Rivest speaks of the positive wind that now prevails, and that, in his view, comes through in the quality of the work. He admits that to a great extent this is what prompted him to go after the position of Conductor in residence. When they first met, Nagano wondered about his motivation, since the role of Conductor in residence is normally given to a conductor on the rise rather than an established pro. Remember that in addition to conducting the OUM, Rivest was also artistic director and principal conductor of the Orchestre symphonique de Laval and the Ottawa ensemble Thirteen Strings, and that he’d already won a Félix Award in the “Best Recording for Orchestra” category at the 2001 ADISQ Gala. After thinking it over for two weeks, Nagano came back to Rivest with a richer role giving him the latitude necessary to make his own mark. “No man is a prophet in his own country,’” he says with a smile, “but I tell you, I love this orchestra!”

Rivest confesses to only sleeping a few hours a night and to being consumed by music. Still, he is in no way obsessed with his career. For him, mental health has to do with balancing the artistic, social, human and family spheres in his life. His four children and his wife remind him that before anything else a life has ramifications in space and in time: “Our loves, sadness, parents, death, births, friendship – these are the most important events in a life, not a career.” He regularly feels the need to keep in contact with nature, to recharge his batteries and to test himself.
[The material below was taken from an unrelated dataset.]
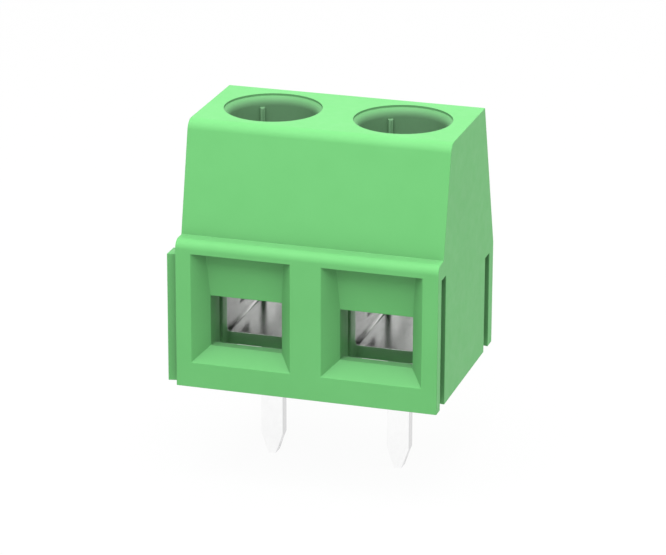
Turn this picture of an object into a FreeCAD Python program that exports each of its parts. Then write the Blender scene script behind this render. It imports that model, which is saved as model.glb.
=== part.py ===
import FreeCAD, Part
import os
import Sketcher

# Two-pole screw terminal for a printed circuit board, with rising clamp cages.
# +X runs along the row of poles, +Y from the wire side to the rear, and +Z up, away from the board.
# The origin lies on the board's surface, midway between the two solder pins.

# Driving sizes in millimetres and degrees, each with what it measures

SIZES = [
    ("pole_pitch", 5.08, "from one screw axis to the next, and the width of housing for one pole"),
    ("front_reach", 4.06, "from the screw axes to the lower front face"),
    ("rear_reach", 4.05, "from the screw axes to the rear face"),
    ("housing_height", 10.0, "from the board to the flat top"),
    ("ledge_height", 5.79, "from the board to the ledge over the wire funnels"),
    ("ledge_depth", 0.71, "from the lower front face to the foot of the sloping front"),
    ("ledge_round", 0.35, "radius along the ledge's front edge"),
    ("top_setback", 1.60, "from the lower front face to the top's front edge"),
    ("top_round", 0.44, "radius along the top's front edge"),
    ("rear_slope_foot", 4.13, "from the board to the foot of the sloping rear"),
    ("rear_slope_setback", 1.69, "from the rear face to the top's rear edge"),
    ("funnel_width", 3.89, "width of a wire funnel at the front face"),
    ("funnel_floor", 0.98, "from the board to the funnel's floor at the front face"),
    ("funnel_roof", 5.28, "from the board to the funnel's roof"),
    ("funnel_depth", 0.72, "from the lower front face to the wire entry"),
    ("funnel_lean", 0.17, "how far the funnel's rear wall leans out at the roof"),
    ("entry_width", 2.80, "width of the wire entry"),
    ("entry_floor", 1.48, "from the board to the wire entry's lip"),
    ("entry_roof", 3.47, "from the board to the wire entry's roof"),
    ("lip_thickness", 0.42, "thickness of the wall under and over the wire entry"),
    ("bore_width", 3.31, "diameter of the screw bore"),
    ("rim_width", 3.73, "diameter of the bore's rim in the top face"),
    ("rim_depth", 0.08, "depth of the rim's short upright wall"),
    ("lead_in_depth", 0.33, "from the rim's foot down to the foot of the bore's rounded lead-in"),
    ("nib_width", 0.20, "width of a screw-retaining nib"),
    ("nib_reach", 0.155, "how far a nib stands into the bore"),
    ("nib_angle", 33.0, "turn of the nibs about the screw axis, from the rear towards the left"),
    ("nib_gap", 0.10, "from the screw head up to the nibs"),
    ("nib_drop", 0.05, "from the foot of the lead-in down to the nibs' tops"),
    ("front_slot_inset", 0.49, "from the lower front face to the front joining slot"),
    ("front_slot_width", 0.61, "width of the front joining slot at its mouth, front to rear"),
    ("front_slot_height", 5.10, "height of the front joining slot"),
    ("rear_slot_inset", 0.59, "from the rear face to the rear joining slot"),
    ("rear_slot_width", 0.63, "width of the rear joining slot at its mouth, front to rear"),
    ("rear_slot_height", 3.85, "height of the rear joining slot"),
    ("slot_depth", 0.505, "depth of the joining slots in the right side"),
    ("joint_flare", 0.115, "how far each wall of a joining slot leans out between mouth and floor"),
    ("rib_clearance", 0.03, "from a joining rib to the walls of a neighbour's slot"),
    ("contact_thickness", 0.50, "thickness of the contact strip and its pin"),
    ("contact_bend", 0.20, "inside radius of the contact strip's bends"),
    ("bar_width", 2.10, "width of the contact strip"),
    ("bar_underside", 3.60, "from the board to the underside of the contact bar"),
    ("bar_end_gap", 0.08, "from the contact bar's ends to the housing, front and rear"),
    ("leg_gap", 0.08, "from the clamp cavity's rear wall to the contact's rear leg"),
    ("foot_underside", 0.45, "from the board to the underside of the contact's foot"),
    ("pin_width", 0.87, "width of a solder pin"),
    ("pin_length", 3.95, "from the board to a pin's tip"),
    ("pin_taper_length", 0.82, "length of the pin's tapered end"),
    ("pin_tip_width", 0.30, "width of a pin at its tip"),
    ("cage_thickness", 0.50, "thickness of the clamp cage's strip"),
    ("cage_bend", 0.13, "inside radius of the cage's bends"),
    ("cage_corner", 0.35, "outside radius of the cage's bends"),
    ("cage_length", 4.26, "length of the cage, front to rear"),
    ("window_width", 2.32, "width inside the cage"),
    ("window_height", 2.50, "height inside the cage"),
    ("lap_gap", 0.04, "between the two laps of the cage's top, and at the lower lap's end"),
    ("hang_gap", 0.06, "from the contact bar up to the lowered cage's top"),
    ("cage_clearance", 0.08, "from the cage to the cavity's walls and roof"),
    ("cage_front_gap", 0.18, "from the cage to the cavity's front wall"),
    ("cage_travel", 1.80, "how far the cage rises from open to clamped"),
    ("screw_width", 2.50, "diameter of the screw's shank"),
    ("thread_clearance", 0.05, "from the shank to the cage's threaded hole, all round"),
    ("tip_gap", 0.02, "from the contact bar up to the screw's tip"),
    ("tip_round", 0.25, "chamfer on the screw's tip"),
    ("head_width", 3.14, "diameter of the screw head"),
    ("head_height", 1.25, "height of the screw head"),
    ("head_gap", 0.10, "from the raised cage up to the screw head"),
    ("head_chamfer", 0.15, "chamfer round the top of the screw head"),
    ("drive_width", 0.60, "width of the driver slot"),
    ("drive_depth", 0.70, "depth of the driver slot"),
]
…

He’s paddled thousands of kilometres in a sea kayak, walked 200 kilometres on Baffin Island with a friend, traveled 150 kilometres down the Amazon in a pirogue with his children, and climbed with them to Machu Picchu following the Inca trail. Through those landscapes, just as he does through musical works, Rivest continues to explore and evolve, one work, one prominent event at a time. n

[Translation: Ron Rosenthall]



Jean-François Rivest – Education

Trained at the Conservatoire de musique du Québec in Montréal under Sonia Jelinkova, Rivest won first prize at the OSM Competition at the age of eighteen playing the celebrated Bruch Violin Concerto, which he is coincidentally conducting ,with the same orchestra on November 6. He continued his studies at Meadowmount, Aspen and at the Juilliard School in New York with Sally Thomas, Ivan Galamian and Dorothy DeLay. Unable to contain his enthusiasm, in two years he completed not only a bachelor’s degree but his master’s degree as well, besides turning to composing and being sought-after as a chamber player. When he returned from New York, he founded the Ensemble Carl Philipp, which he led from the violin, in addition to many concerts both in Canada and in the U.S. At the age of twenty-one he took on a new challenge by becoming one of the youngest members of the OSM, where he remained for five years and where he has been Conductor in residence since June 2006.

After over 1,000 concerts, more than one third of them as a soloist or as a chamber musician, Rivest changed course and took on orchestra conducting – without ever entering a conducting competition, without taking on assistant conductor posts, all while keeping away from masterclasses. “Students can’t be given experience,” he asserts. “They have to take it.” His approach to conducting remains highly organic and he’s gained recognition one work at a time.